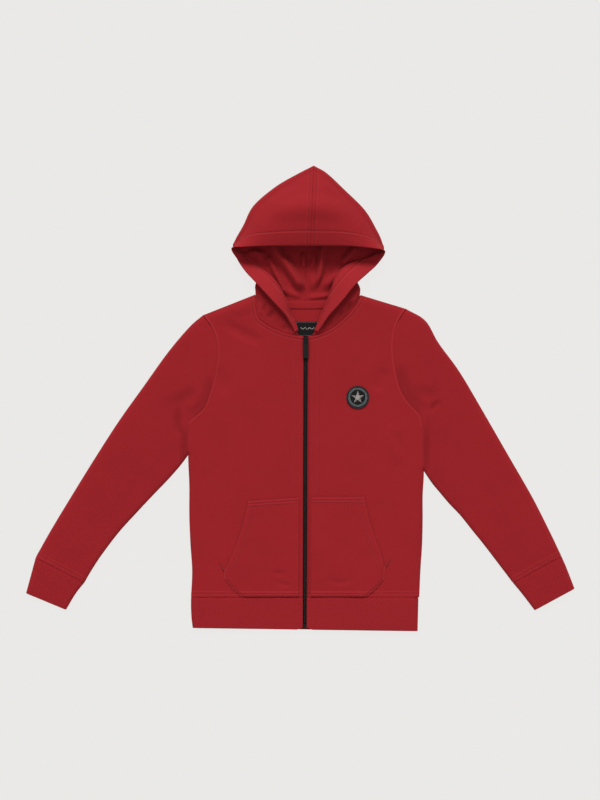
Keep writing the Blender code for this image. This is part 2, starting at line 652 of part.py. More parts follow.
def build_pull(finish):
    """The pull tab, its origin on the axis of its top bar, which lies under the slider's bridge."""
    length = PULL_LENGTH + PULL_BAR / 2
    middle = (ZIP_X_TOP, PULL_AXIS_Y + PULL_BAR / 2 - length / 2, PULL_AXIS_Z)
    outline = rounded_outline(PULL_WIDTH, length, PULL_CORNER)
    pull = plate("zip_pull", outline, middle, PULL_BAR, finish)
    hole = rounded_outline(PULL_HOLE_WIDTH, PULL_HOLE_LENGTH, 0.6)
    hole_middle = (ZIP_X_TOP, PULL_AXIS_Y - PULL_BAR / 2 - PULL_HOLE_LENGTH / 2, PULL_AXIS_Z)
    cutter = plate("pull_hole", hole, hole_middle, 3 * PULL_BAR, finish)
    hide(cutter)
    cut = pull.modifiers.new("hole", "BOOLEAN")
    cut.operation = "DIFFERENCE"
    cut.object = cutter
    axis = np.array((ZIP_X_TOP, PULL_AXIS_Y, PULL_AXIS_Z)) * MM
    pull.data.transform(Matrix.Translation(-axis))
    pull.location = axis
    return pull


def hood_section(row):
    """The middle line of one section of the hood, from its face edge to its seam."""
    spans = HOOD_SPANS
    edge = np.array((row.edge_x, row.edge_y, row.edge_z), float)
    roll = np.array((row.roll_x, row.roll_y, row.roll_z), float)
    turn = np.array((row.turn_x, row.turn_y, row.turn_z), float)
    seam = np.array((row.seam_x, row.seam_y, row.seam_z), float)
    reach = max(row.roll_half, 0.5)

    def towards(target):
        way = (target - roll)[:2]
        return way / np.linalg.norm(way)

    before = np.append(roll[:2] + towards(edge) * reach, roll[2] + row.roll_half)
    after = np.append(roll[:2] + towards(turn) * reach, roll[2] - row.roll_half)
    points = []
    swell = CROWN_SWELL * max(0, np.linalg.norm((before - edge)[:2]) - SWELL_FROM)
    for share in np.linspace(0, 1, spans.face + 1)[:-1]:
        point = edge + (before - edge) * share
        point[2] = before[2] + (edge[2] - before[2]) * (1 - share**2) + swell * math.sin(share * math.pi)
        points.append(point)
    for angle in np.linspace(90, -90, spans.roll + 1):
        way = towards(edge) if angle > 0 else towards(turn)
        around = math.radians(angle)
        flat = roll[:2] + way * reach * (1 - math.cos(around))
        points.append(np.append(flat, roll[2] + row.roll_half * math.sin(around)))
    for start, end, count in ((after, turn, spans.under), (turn, seam, spans.back)):
        for share in np.linspace(0, 1, count + 1)[1:]:
            point = start + (end - start) * share
            point[2] = start[2] + (end[2] - start[2]) * share * share * (3 - 2 * share)
            points.append(point)
    return np.array(points)


def hood_rows(side):
    """A hood half's rows, each seam end drawn in from the neck seam or from the other half."""
    rows = []
    for number, values in enumerate(finer(HOOD[side], FINER)):
        row = HoodRow(*values)
        if number <= CROWN_START:
            to_turn = np.array((row.turn_x - row.seam_x, row.turn_y - row.seam_y))
            inward = to_turn / np.linalg.norm(to_turn) * NECK_SEAM
            row = row._replace(seam_x=row.seam_x + inward[0], seam_y=row.seam_y + inward[1])
        if number >= CROWN_START:
            row = row._replace(seam_x=row.seam_x + OUTWARD[side] * SEAM)
        rows.append(row)
    return rows


def build_hood(side, finish):
    """Half of the hood: the collar round the neck, the crown folded over, and the back on the floor."""
    grid = np.array([hood_section(row) for row in hood_rows(side)])
    grid[-1, :-1, 0] += OUTWARD[side] * SEAM
    back = grid[:, -HOOD_SPANS.back - 1 :]
    held = np.linspace(0, 1, HOOD_SPANS.back + 1)[None] * np.ones((len(grid), 1))
    neck = held[: CROWN_START + 1]
    held[: CROWN_START + 1] = np.minimum(neck, 1 - neck)
    back[..., 2] += fold_rise(back[..., :2], HOOD_FOLDS) * np.clip(3 * held, 0, 1)
    normals = grid_normals(grid)
    upright = 1 - np.abs(normals[:, -2, 2:])
    normals[:, -1] = normals[:, -2] * np.hstack([upright, upright, np.ones_like(upright)])
    normals[-1, :, 0] = 0
    normals /= np.linalg.norm(normals, axis=-1, keepdims=True)
    from_corner = np.abs(np.arange(len(grid)) - CROWN_START) / CORNER_REACH
    thinning = np.clip(from_corner, CORNER_SHARE, 1)[:, None, None]
    return slab(f"hood_{side}", grid, WALL, finish, normals * thinning)


def main():
    for leftover in list(bpy.data.objects):
        bpy.data.objects.remove(leftover)
    cloth = material("sweatshirt_cloth", (0.31, 0.02, 0.024), 0.9)
    rib = material("rib_knit", (0.28, 0.018, 0.022), 0.92)
    woven = material("woven_label", (0.012, 0.012, 0.014), 0.8)
    tape = material("zip_tape", (0.015, 0.014, 0.014), 0.85)
    moulded = material("zip_moulding", (0.012, 0.012, 0.012), 0.4)
    build_back(cloth)
    for side in ("left", "right"):
        build_front(side, cloth)
        build_sleeve(side, cloth)
        build_cuff(side, rib)
        build_hood(side, cloth)
        build_pocket(side, cloth)
    build_hem(rib)
    build_neck_tape(cloth)
    build_label(woven)
    build_badge(woven)
    build_zip(tape, moulded)
    build_slider(moulded)
    build_pull(moulded)


main()
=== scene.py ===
"""Looks of a child's zipped hoodie, laid flat on its back with the hood open.

Each cloth piece is a thin shell on the form of its CAD solid, with finer folds, seams, ribs and stitches.
The tables and sizes are in millimetres, in the CAD's frame.  Left and right are the wearer's."""

import math
from collections import namedtuple

import bmesh
import bpy
import numpy as np
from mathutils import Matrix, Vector


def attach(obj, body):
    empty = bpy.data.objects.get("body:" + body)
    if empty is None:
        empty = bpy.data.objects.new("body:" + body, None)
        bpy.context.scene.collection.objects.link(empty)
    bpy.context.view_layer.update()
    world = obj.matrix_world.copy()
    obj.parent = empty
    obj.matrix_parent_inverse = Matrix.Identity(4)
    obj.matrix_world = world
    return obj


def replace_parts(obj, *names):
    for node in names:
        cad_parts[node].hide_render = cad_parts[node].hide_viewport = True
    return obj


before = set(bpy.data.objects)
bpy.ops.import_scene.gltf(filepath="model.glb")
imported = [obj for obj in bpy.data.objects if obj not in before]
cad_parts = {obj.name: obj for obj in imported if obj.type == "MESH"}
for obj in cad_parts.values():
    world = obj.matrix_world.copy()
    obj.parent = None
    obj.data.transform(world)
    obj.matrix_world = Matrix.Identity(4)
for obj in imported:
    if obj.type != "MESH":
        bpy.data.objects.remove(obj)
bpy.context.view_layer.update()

MM = 0.001

# Cloth
WALL = 2.2
RIB_WALL = 2.6
SEAM = 0.3  # how far the pieces lie apart
NECK_SEAM = 0.6
AIR = 3.2  # between the front and the back layer
FLOOR_MID = WALL / 2
BODY_TOP = 2 * WALL + AIR
FRONT_MID = BODY_TOP - WALL / 2
FRONT_EDGE_MID = WALL + SEAM + WALL / 2
EDGE_ROUND = 12.0  # how far in the front layer bends down to its edge
FOLD_SHARE = 0.08  # the same bend on a narrow tube, as a share of its width
SLEEVE_LENGTH = 420.0
CUFF_LENGTH = 50.0
HEM_LENGTH = 56.0
EDGE_HUG = 3  # how fast a grid's columns leave the shape of its side edges
ARMHOLE_EASE = 8  # how fast the sleeve's rows leave the shape of the armhole

# Zip
ZIP_X_TOP = 9.8
ZIP_X_BOTTOM = 8.2
ZIP_TOP = 108.5
ZIP_GAP = 6.8
CHAIN_MID = 5.6
CHAIN_TOP = 106.0
CHAIN_BOTTOM = -394.0
TOOTH_START = 1.5
TOOTH_PITCH = 2.7
TOOTH_SIZE = (3.5, 1.5, 2.2)
TOOTH_MESH = 0.7  # how far a tooth reaches over the middle
TOOTH_BEVEL = 0.35

# Hem
HEM_SEAM_Y = -348.0
HEM_Y_RIGHT = -402.0
HEM_Y_LEFT = -407.5
HEM_NOTCH_WIDTH = 10.0
HEM_NOTCH = 4.0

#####

## [What needs to be done]
Starting at the line that contains "build_hem(rib)", repeat each line exactly, and stop after the line that contains "bpy.data.objects.remove(obj)".

## [Response to the task]
    build_hem(rib)
    build_neck_tape(cloth)
    build_label(woven)
    build_badge(woven)
    build_zip(tape, moulded)
    build_slider(moulded)
    build_pull(moulded)


main()
=== scene.py ===
"""Looks of a child's zipped hoodie, laid flat on its back with the hood open.

Each cloth piece is a thin shell on the form of its CAD solid, with finer folds, seams, ribs and stitches.
The tables and sizes are in millimetres, in the CAD's frame.  Left and right are the wearer's."""

import math
from collections import namedtuple

import bmesh
import bpy
import numpy as np
from mathutils import Matrix, Vector


def attach(obj, body):
    empty = bpy.data.objects.get("body:" + body)
    if empty is None:
        empty = bpy.data.objects.new("body:" + body, None)
        bpy.context.scene.collection.objects.link(empty)
    bpy.context.view_layer.update()
    world = obj.matrix_world.copy()
    obj.parent = empty
    obj.matrix_parent_inverse = Matrix.Identity(4)
    obj.matrix_world = world
    return obj


def replace_parts(obj, *names):
    for node in names:
        cad_parts[node].hide_render = cad_parts[node].hide_viewport = True
    return obj


before = set(bpy.data.objects)
bpy.ops.import_scene.gltf(filepath="model.glb")
imported = [obj for obj in bpy.data.objects if obj not in before]
cad_parts = {obj.name: obj for obj in imported if obj.type == "MESH"}
for obj in cad_parts.values():
    world = obj.matrix_world.copy()
    obj.parent = None
    obj.data.transform(world)
    obj.matrix_world = Matrix.Identity(4)
for obj in imported:
    if obj.type != "MESH":
        bpy.data.objects.remove(obj)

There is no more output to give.